Aaron Schwartz | Bloomberg | Getty Images

President Donald Trump reported thousands of financial transactions totaling hundreds of millions of dollars — including large purchases and sales of tech giants Nvidia, Microsoft, Amazon and Meta — in the first three months of 2026, new disclosure forms reveal.

Trump’s filings with the U.S. Office of Government Ethics show more than 3,700 transactions, with the total amount for each listed as a range rather than an exact figure.

The transactions, which became public on Thursday, are valued at between $220 million and $750 million cumulatively, according to Reuters.

Trump’s biggest purchases and sales skewed toward the tech sector, the filings showed.

Among three dozen transactions valued between $1 million and $5 million in the first quarter of 2026, Trump bought securities of ServiceNow, Nvidia, Adobe, Microsoft, Oracle, Broadcom, Motorola, Amazon, Texas Instruments and Dell, the filings show.

Trump’s four largest sales in that period were also tech-heavy: He sold between $5 million and $25 million worth of Microsoft, Amazon and Meta securities on Feb. 10, according to the documents. Dozens of other transactions took place that same day.

The timing of some of the president’s transactions overlapped with news from the companies whose stock he was buying or selling, the news outlet NOTUS reported Thursday.

One week after Trump’s Feb. 10 purchase of between $1 million and $5 million of Nvidia stock, for instance, that company announced a major chip deal with Meta.

The president also bought between $500,000 and $1 million worth of Nvidia stock one week before the Commerce Department officially approved the sale of some Nvidia chips to China, NOTUS reported.

The filings did not say if Trump directed any of the trades himself. Some of the transactions are described in the documents as “unsolicited,” though that designation was unclear.
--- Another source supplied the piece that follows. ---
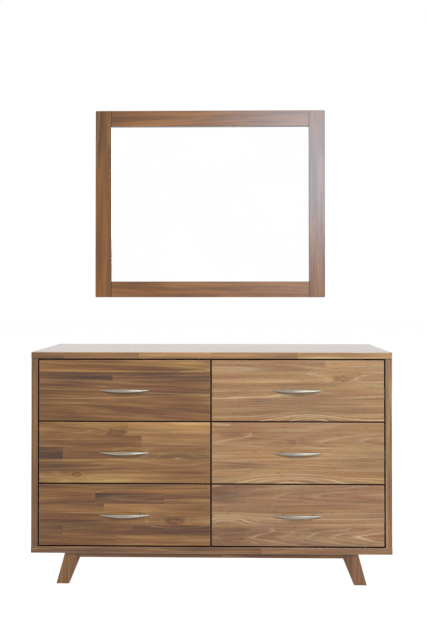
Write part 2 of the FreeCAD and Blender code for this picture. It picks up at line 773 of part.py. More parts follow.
FACE_BACK = FreeCAD.Rotation(FreeCAD.Vector(1, 0, 0), -90)
hangers, bumpers = [], []
for side, sign in COLUMNS.items():
    middle = "%d * hanger_x" % sign
    plate = new_body(side + "_hanger")
    pad(plate, "XZ_Plane", [rectangle(
        middle + " - hanger_width / 2", "mirror_height - hanger_drop - hanger_height / 2",
        middle + " + hanger_width / 2", "mirror_height - hanger_drop + hanger_height / 2",
    )], "hanger_metal", against_normal=True)
    slot = rectangle(
        middle + " - keyhole_slot / 2", keyhole_low,
        middle + " + keyhole_slot / 2", keyhole_low + " + keyhole_rise",
    )
    pocket(plate, "XZ_Plane", [slot], "hanger_metal", offset="-hanger_metal", along_normal=True)
    hole = plate.newObject("PartDesign::SubtractiveCylinder", side + "_keyhole")
    front_view = next(item for item in plate.Origin.OriginFeatures if item.Role == "XZ_Plane")
    hole.AttachmentSupport = [(front_view, "")]
    hole.MapMode = "FlatFace"
    bind(hole, Radius="keyhole_radius", Height="hanger_metal", AttachmentOffset__Base__z="-hanger_metal")
    bind(hole, AttachmentOffset__Base__x=middle, AttachmentOffset__Base__y=keyhole_low)
    hangers.append(place(plate, "mirror_shift", "mirror_back", "mirror_bottom"))
    bumper = doc.addObject("Part::Cylinder", side + "_bumper")
    bumper.Label = side + "_bumper"
    bumper.Placement.Rotation = FACE_BACK
    bind(bumper, Radius="bumper_radius", Height="mirror_standoff")
    bumpers.append(place(bumper, "mirror_shift + " + middle, "mirror_back", "mirror_bottom + bumper_inset"))
keep(group("mirror_hangers", hangers))
keep(group("mirror_bumpers", bumpers))

# ---------------------------------------------------------------- checking and writing

doc.removeObject(scratch.Name)
doc.recompute()
for item in doc.Objects:
    if "Invalid" in item.State or "Error" in item.State:
        raise RuntimeError("%s could not be worked out: %s" % (item.Label, item.State))
for piece in SUBPARTS:
    if piece.Shape.isNull() or not piece.Shape.isValid() or not piece.Shape.Solids:
        raise RuntimeError("%s is not a sound solid" % piece.Label)

os.makedirs("parts", exist_ok=True)
for piece in SUBPARTS:
    piece.Shape.exportStep("parts/%s.step" % piece.Label)
print("%d sub-parts written" % len(SUBPARTS))
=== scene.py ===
import json
import math
import random
from collections import namedtuple

import bmesh
import bpy
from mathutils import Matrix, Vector


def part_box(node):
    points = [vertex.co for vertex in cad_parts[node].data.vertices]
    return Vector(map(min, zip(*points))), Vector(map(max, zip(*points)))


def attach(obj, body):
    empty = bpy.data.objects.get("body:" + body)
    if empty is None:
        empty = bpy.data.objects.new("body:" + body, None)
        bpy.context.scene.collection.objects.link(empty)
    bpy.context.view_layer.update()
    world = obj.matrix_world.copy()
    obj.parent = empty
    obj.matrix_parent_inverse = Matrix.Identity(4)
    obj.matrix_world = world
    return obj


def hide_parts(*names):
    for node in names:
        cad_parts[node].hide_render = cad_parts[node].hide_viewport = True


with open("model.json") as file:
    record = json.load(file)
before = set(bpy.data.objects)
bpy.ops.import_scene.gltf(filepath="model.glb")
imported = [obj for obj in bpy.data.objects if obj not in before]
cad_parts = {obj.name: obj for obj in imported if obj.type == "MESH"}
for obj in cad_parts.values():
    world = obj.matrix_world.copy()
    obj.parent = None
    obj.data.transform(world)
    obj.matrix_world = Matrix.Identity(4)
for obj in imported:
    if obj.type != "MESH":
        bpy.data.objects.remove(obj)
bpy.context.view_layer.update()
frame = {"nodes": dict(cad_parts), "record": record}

MM = 0.001
BOTH_SIGNS = (-1, 1)

record = frame["record"]
nodes = frame["nodes"]
SLOT_OF = {part["node"]: part["material_slot"] for part in record["subparts"]}
BODY_OF = {node: body for body, members in record["behaviour"]["bodies"].items() for node in members}

# -------- colours and node helpers


def linear(red, green, blue):
    """A linear colour from the 0 to 255 values of a screen colour, by the sRGB curve."""
    channels = []
    for value in (red, green, blue):
        share = value / 255
        channels.append(share / 12.92 if share <= 0.04045 else ((share + 0.055) / 1.055) ** 2.4)
    return (*channels, 1.0)


def spaced(*colours):
    """The stops of a colour ramp that runs evenly through the screen colours."""
    return [(number / (len(colours) - 1), linear(*colour)) for number, colour in enumerate(colours)]


def mottled(darker, paler, first=0.3):
    """Stops between two screen colours for noise, which keeps near the middle of the ramp."""
    return (first, linear(*darker)), (1 - first, linear(*paler))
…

OGE did not immediately respond to CNBC’s request for clarification.

Read more CNBC politics coverage

White House spokesman Davis Ingle, in a statement to CNBC, said the president’s assets are held in a trust managed by his children.

“There are no conflicts of interest,” Ingle said in the statement. “President Trump only acts in the best interests of the American public — which is why they overwhelmingly re-elected him to this office, despite years of lies and false accusations against him and his businesses from the fake news media.”

Presidents are not prohibited from holding or trading stocks while in office, but they are required to report their transactions.

Trump’s annual financial disclosure is expected to come out later this year.

The latest filings only required Trump to disclose transactions of securities above $1,000. The forms also specified that filers do not need to disclose certain financial assets, such as mutual funds or other investment funds, U.S. Treasury bonds and property.